SHORT TASK: Return, word for word, the lines from the line holding "const pot = new THREE.Group();" through the line holding "points = [vertex.co". Include both end lines and no others.

◇ ◇ ◇ ◇

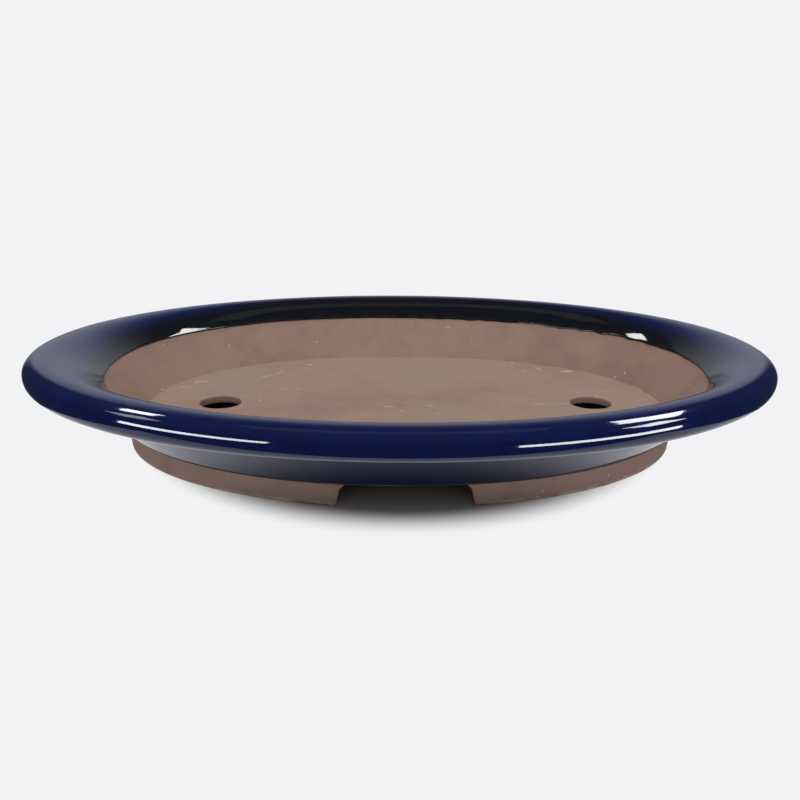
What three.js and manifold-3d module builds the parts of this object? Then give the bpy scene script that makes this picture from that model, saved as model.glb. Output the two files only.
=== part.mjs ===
// Shallow oval bonsai pot: a bare stoneware tray on two low feet, with a wide
// rolled lip and a glass glaze over the lip and the outside of the wall.
//
// Millimetres, +Z up. X runs along the pot, Y across it. The origin is the
// middle of the footprint, on the surface that the pot stands on.

import * as THREE from 'three';
import { mergeVertices } from 'three/addons/utils/BufferGeometryUtils.js';
import Module from 'manifold-3d';

const wasm = await Module();
wasm.setup();

// ---------------------------------------------------------------- dimensions

// Whole pot, over the glaze
const potLength = 450;
const potWidth = 332;
const potHeight = 58;

// Lip: its width is measured from the outer edge in to the glaze line
const lipThickness = 17;
const lipWidthAtEnds = 43.5;
const lipWidthAtSides = 31;
const noseDepth = 12;
const lipFall = 13;
const lipFallPower = 2.1;
const neckFillet = 4;

// Wall: insets are measured from the outer edge of the lip
const footInsetAtEnds = 56;
const footInsetAtSides = 46.5;
const wallAtBase = 8;
const wallAtNeck = 11;

// Floor and drain holes: the floor's underside is recessed above the wall's foot
const floorRecess = 2;
const floorThickness = 5;
const drainHoleDiameter = 25.5;
const drainHoleSpacing = 234;

// The opening, the floor and its holes sit off the middle, towards +X
const insideShift = 3.5;

// Feet
const footHeight = 12.5;
const footThickness = 9;
const footTaper = 1.2;
const footGapAtTop = 62;
const footGapAtGround = 71.5;

// Glaze
const glazeThickness = 0.8;
const bareEdgeHeight = 1.2;

// Fullness of the ovals: 2 is a true ellipse, and more fills out the quarters
const rimFullness = 2.0;
const openingFullness = 2.15;
const floorFullness = 2.2;
const footFullness = 2.02;

// Clearance between pieces that are luted or fused together
const joint = 0.3;

// Steps round the oval, down the lip's inner slope, round its nose, down the
// wall and round a drain hole
const ringSteps = 80;
const slopeSteps = 4;
const noseSteps = 8;
const wallSteps = 3;
const holeSteps = 28;

// ------------------------------------------------------------ derived places

const noseHeight = potHeight - lipThickness / 2;
const neckHeight = potHeight - lipThickness;
const lipJointHeight = neckHeight - neckFillet;
const glazeLineHeight = potHeight - lipFall;
const floorUnderside = footHeight + floorRecess;
const floorHeight = floorUnderside + floorThickness;

// ------------------------------------------------------------------- lines

// A line runs once round the pot. It holds one point for each step: the
// distance from the middle of the pot, and the height. Every line is stepped in
// the same directions, so pieces that share a line keep their gap all round.
function direction(step) {
  const turn = (step % ringSteps) * 2 * Math.PI / ringSteps;
  return Math.atan2(potWidth * Math.sin(turn), potLength * Math.cos(turn));
}

// An oval lies inside the lip's outer edge, by one distance at the ends of the
// pot and another at its sides. A shift carries its ends towards +X.
function oval(atEnds, atSides, height, fullness, shift = 0) {
  return Array.from({ length: ringSteps }, (_, step) => {
    const along = Math.cos(direction(step));
    const x = Math.abs(along) / (potLength / 2 - atEnds + Math.sign(along) * shift);
    const y = Math.abs(Math.sin(direction(step))) / (potWidth / 2 - atSides);
    return new THREE.Vector2((x ** fullness + y ** fullness) ** (-1 / fullness), height);
  });
}

function between(a, b, share) {
  return a.map((point, step) => point.clone().lerp(b[step], share));
}

function atHeight(a, b, height) {
  return a.map((point, step) => {
    const share = (height - point.y) / (b[step].y - point.y);
    return point.clone().lerp(b[step], share);
  });
}

function moved(line, outward, height) {
  return line.map((point) => new THREE.Vector2(point.x + outward, height));
}

// Moves a run of lines square to itself, from the glazed surface into the clay.
function sunk(run, depth) {
  return run.map((line, i) => {
    const before = run[Math.max(i - 1, 0)];
    const after = run[Math.min(i + 1, run.length - 1)];
    return line.map((point, step) => {
      const along = after[step].clone().sub(before[step]).normalize();
      return new THREE.Vector2(point.x + depth * along.y, point.y - depth * along.x);
    });
  });
}

function planPoint(line, step) {
  const { x: radius } = line[step % ringSteps];
  return new THREE.Vector2(radius * Math.cos(direction(step)), radius * Math.sin(direction(step)));
}

// ----------------------------------------------------------------- surfaces

// The glazed surface, from the glaze line inside the pot, over the lip and
// down the outside of the wall.
const glazeLine = oval(
  lipWidthAtEnds,
  lipWidthAtSides,
  glazeLineHeight,
  openingFullness,
  insideShift,
);
const crest = oval(noseDepth, noseDepth, potHeight, rimFullness);
const floorCorner = oval(
  footInsetAtEnds + wallAtBase,
  footInsetAtSides + wallAtBase,
  floorHeight,
  floorFullness,
  insideShift,
);
const neck = moved(atHeight(glazeLine, floorCorner, neckHeight), wallAtNeck, neckHeight);
const wallFoot = oval(footInsetAtEnds, footInsetAtSides, footHeight, footFullness);

function innerSlope() {
  return Array.from({ length: slopeSteps }, (_, i) => {
    const share = 1 - i / slopeSteps;
    const height = potHeight - lipFall * share ** lipFallPower;
    return moved(between(crest, glazeLine, share), 0, height);
  });
}

function nose() {
  return Array.from({ length: noseSteps + 1 }, (_, i) => {
    const angle = Math.PI / 2 - i * Math.PI / noseSteps;
    const inset = noseDepth * (1 - Math.cos(angle));
    return oval(inset, inset, noseHeight + lipThickness / 2 * Math.sin(angle), rimFullness);
  });
}

function neckCurve() {
  const lipEnd = moved(neck, neckFillet, neckHeight);
  const wallEnd = atHeight(neck, wallFoot, lipJointHeight);
  const middle = between(between(lipEnd, neck, 0.5), between(neck, wallEnd, 0.5), 0.5);
  return [lipEnd, middle, wallEnd];
}

function outerWall() {
  const wallFall = (lipJointHeight - footHeight - bareEdgeHeight) / wallSteps;
  return Array.from({ length: wallSteps }, (_, i) => (
    atHeight(neck, wallFoot, lipJointHeight - (i + 1) * wallFall)
  ));
}

const glazedSurface = [...innerSlope(), ...nose(), ...neckCurve(), ...outerWall()];
const underGlaze = sunk(glazedSurface, glazeThickness);
const claySurface = sunk(glazedSurface, glazeThickness + joint);

// Under the glaze, the lip's clay ends at the joint and the wall's begins.
const lipSurface = claySurface.slice(0, -wallSteps - 1);
const wallSurface = claySurface.slice(-wallSteps);
const clayNeck = claySurface.at(-wallSteps - 1);
const clayGlazeLine = claySurface[0];
const clayFoot = atHeight(wallSurface.at(-2), wallSurface.at(-1), footHeight);

// ------------------------------------------------------------------ solids

function clean(geometry) {
  geometry.deleteAttribute('normal');
  geometry.deleteAttribute('uv');
  return mergeVertices(geometry, 1e-4);
}

// A closed section carried round the pot: a turned ring, drawn out to the ovals.
// The section runs down its inner side and up its outer side.
function ring(section) {
  const closed = [...section, section[0]];
  const geometry = new THREE.LatheGeometry(closed.map((line) => line[0]), ringSteps);
  const places = geometry.attributes.position;
  for (let i = 0; i < places.count; i += 1) {
    const line = closed[i % closed.length];
    const step = Math.floor(i / closed.length);
    const plan = planPoint(line, step);
    places.setXYZ(i, plan.x, plan.y, line[step % ringSteps].y);
  }
  return clean(geometry);
}

function toSolid(geometry) {
  const { position } = geometry.attributes;
  return new wasm.Manifold(new wasm.Mesh({
    numProp: 3,
    vertProperties: new Float32Array(position.array),
    triVerts: new Uint32Array(geometry.index.array),
  }));
}

function toGeometry(solid) {
  const { vertProperties, triVerts } = solid.getMesh();
  const geometry = new THREE.BufferGeometry();
  geometry.setAttribute('position', new THREE.BufferAttribute(vertProperties, 3));
  geometry.setIndex(new THREE.BufferAttribute(triVerts, 1));
  return geometry;
}

function floorSlab() {
  const edge = moved(floorCorner, -joint, floorUnderside);
  const outline = edge.map((_, step) => planPoint(edge, step));
  const shape = new THREE.Shape(outline);
  for (const side of [-1, 1]) {
    const hole = new THREE.Path();
    const middle = insideShift + side * drainHoleSpacing / 2;
    hole.absarc(middle, 0, drainHoleDiameter / 2, 0, 2 * Math.PI, true);
    shape.holes.push(hole);
  }
  const geometry = new THREE.ExtrudeGeometry(shape, {
    depth: floorThickness,
    bevelEnabled: false,
    curveSegments: holeSteps,
  });
  return clean(geometry.translate(0, 0, floorUnderside));
}

function sideWall() {
  const top = lipJointHeight - joint;
  return ring([
    atHeight(clayGlazeLine, floorCorner, top),
    floorCorner,
    moved(floorCorner, 0, footHeight),
    clayFoot,
    ...wallSurface.toReversed(),
    atHeight(clayNeck, wallSurface[0], top),
  ]);
}

function lip() {
  const underside = atHeight(clayGlazeLine, floorCorner, lipJointHeight);
  const outside = atHeight(clayNeck, wallSurface[0], lipJointHeight);
  return ring([underside, outside, ...lipSurface.toReversed()]);
}

function glazeCoat() {
  return ring([...underGlaze, ...glazedSurface.toReversed()]);
}

// The foot ring, flush with the wall above it, before the gaps are cut.
function footRing() {
  const top = footHeight - joint;
  return ring([
    moved(clayFoot, -footThickness, top),
    moved(clayFoot, -footTaper - footThickness, 0),
    moved(clayFoot, -footTaper, 0),
    moved(clayFoot, 0, top),
  ]);
}

// The gap between the feet, front and back, is wider at the ground.
function gapCutter() {
  const slant = (footGapAtGround - footGapAtTop) / 2 / footHeight;
  const low = footGapAtGround / 2 + slant * joint;
  const high = footGapAtTop / 2 - slant * joint;
  const shape = new THREE.Shape([
    new THREE.Vector2(-low, -joint),
    new THREE.Vector2(low, -joint),
    new THREE.Vector2(high, footHeight + joint),
    new THREE.Vector2(-high, footHeight + joint),
  ]);
  const geometry = new THREE.ExtrudeGeometry(shape, { depth: potWidth, bevelEnabled: false });
  geometry.translate(0, 0, -potWidth / 2);
  geometry.rotateX(Math.PI / 2);
  return clean(geometry);
}

function foot(side) {
  const half = new THREE.BoxGeometry(potLength, potWidth, 2 * potHeight);
  half.translate(side * potLength / 2, 0, 0);
  const cutRing = toSolid(footRing()).subtract(toSolid(gapCutter()));
  return toGeometry(cutRing.intersect(toSolid(clean(half))));
}

// --------------------------------------------------------------- materials

function clay() {
  return new THREE.MeshStandardMaterial({ color: 0x8b7265, roughness: 0.9, metalness: 0 });
}

function cobaltGlaze() {
  return new THREE.MeshStandardMaterial({ color: 0x0f1846, roughness: 0.08, metalness: 0 });
}

// ---------------------------------------------------------------- assembly

function piece(name, geometry, material) {
  geometry.computeVertexNormals();
  const mesh = new THREE.Mesh(geometry, material);
  mesh.name = name;
  return mesh;
}

const pot = new THREE.Group();
pot.add(
  piece('floor_slab', floorSlab(), clay()),
  piece('side_wall', sideWall(), clay()),
  piece('lip', lip(), clay()),
  piece('foot_left', foot(-1), clay()),
  piece('foot_right', foot(1), clay()),
  piece('glaze_coat', glazeCoat(), cobaltGlaze()),
);

export default pot;
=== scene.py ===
"""Shallow oval bonsai pot: bare stoneware with a wide rolled lip, glazed cobalt blue.

Metres, +Z up. X runs along the pot, Y across it, and the origin is the middle
of the footprint, on the surface that the pot stands on.
"""

import math

import bpy
from bpy.props import FloatProperty, FloatVectorProperty, PointerProperty
from mathutils import Matrix, Vector, noise
from mathutils.geometry import delaunay_2d_cdt


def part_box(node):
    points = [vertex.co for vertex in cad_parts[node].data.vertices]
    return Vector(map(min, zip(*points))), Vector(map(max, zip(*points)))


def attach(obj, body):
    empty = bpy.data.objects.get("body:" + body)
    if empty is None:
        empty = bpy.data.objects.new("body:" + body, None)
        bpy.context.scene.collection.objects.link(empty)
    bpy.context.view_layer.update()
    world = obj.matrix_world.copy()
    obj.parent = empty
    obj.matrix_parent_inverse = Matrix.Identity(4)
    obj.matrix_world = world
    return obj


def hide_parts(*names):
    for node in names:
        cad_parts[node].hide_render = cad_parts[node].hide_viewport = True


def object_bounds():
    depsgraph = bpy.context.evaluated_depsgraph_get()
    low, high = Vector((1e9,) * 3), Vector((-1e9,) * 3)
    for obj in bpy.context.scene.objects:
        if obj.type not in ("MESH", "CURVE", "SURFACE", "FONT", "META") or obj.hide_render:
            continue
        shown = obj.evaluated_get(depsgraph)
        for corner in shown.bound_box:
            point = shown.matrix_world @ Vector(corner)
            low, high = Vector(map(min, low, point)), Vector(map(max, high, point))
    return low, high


bl_info = {
    "name": "Oval Bonsai Pot",
    "version": (1, 0, 0),
    "blender": (4, 5, 0),
    "location": "3D View > Sidebar > Pot",
    "description": "Throws, glazes and stages a shallow oval bonsai pot",
    "category": "Add Mesh",
}

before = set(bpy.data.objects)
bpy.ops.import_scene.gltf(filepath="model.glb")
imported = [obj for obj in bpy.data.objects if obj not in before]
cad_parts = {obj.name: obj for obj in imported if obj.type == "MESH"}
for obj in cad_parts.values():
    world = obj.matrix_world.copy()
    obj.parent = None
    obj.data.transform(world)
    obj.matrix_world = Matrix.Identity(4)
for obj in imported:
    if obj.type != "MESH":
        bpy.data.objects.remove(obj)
CAD_LOW, CAD_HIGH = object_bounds()
FLOOR_LOW, FLOOR_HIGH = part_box("floor_slab")

# Columns of points round the pot, and along half of it for a foot
RING_COLUMNS = 360
FOOT_COLUMNS = 150

# Columns round a drain hole, and the pitch of the points over the floor
HOLE_COLUMNS = 72
FLOOR_PITCH = 0.004

# Hairline left between clay and glaze, and between the floor and the wall
HAIRLINE = 0.00005

# How strongly the lip's inner slope steepens towards the glaze line
LIP_FALL_POWER = 2.1

# Depth of the hand-made unevenness of the floor and of the inner face
FLOOR_SWELL = 0.00018
WALL_SWELL = 0.00022

# Length of the rounded bead that ends the glaze
GLAZE_BEAD = 0.0007


def length_property(name, description, default):
    """A size in metres that a user can change."""
    return FloatProperty(name=name, description=description, default=default, min=0.0, unit="LENGTH")


def fullness_property(name, description, default):
    """How far an oval fills out its quarters: 2 is a true ellipse."""
    return FloatProperty(name=name, description=description, default=default, min=1.5, max=4.0)


def colour_property(name, description, default):
    """A linear colour that a user can change."""
    return FloatVectorProperty(
        name=name, description=description, default=default, min=0.0, max=1.0, size=3, subtype="COLOR"
    )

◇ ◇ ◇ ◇

EXPECTED ANSWER:
const pot = new THREE.Group();
pot.add(
  piece('floor_slab', floorSlab(), clay()),
  piece('side_wall', sideWall(), clay()),
  piece('lip', lip(), clay()),
  piece('foot_left', foot(-1), clay()),
  piece('foot_right', foot(1), clay()),
  piece('glaze_coat', glazeCoat(), cobaltGlaze()),
);

export default pot;
=== scene.py ===
"""Shallow oval bonsai pot: bare stoneware with a wide rolled lip, glazed cobalt blue.

Metres, +Z up. X runs along the pot, Y across it, and the origin is the middle
of the footprint, on the surface that the pot stands on.
"""

import math

import bpy
from bpy.props import FloatProperty, FloatVectorProperty, PointerProperty
from mathutils import Matrix, Vector, noise
from mathutils.geometry import delaunay_2d_cdt


def part_box(node):
    points = [vertex.co for vertex in cad_parts[node].data.vertices]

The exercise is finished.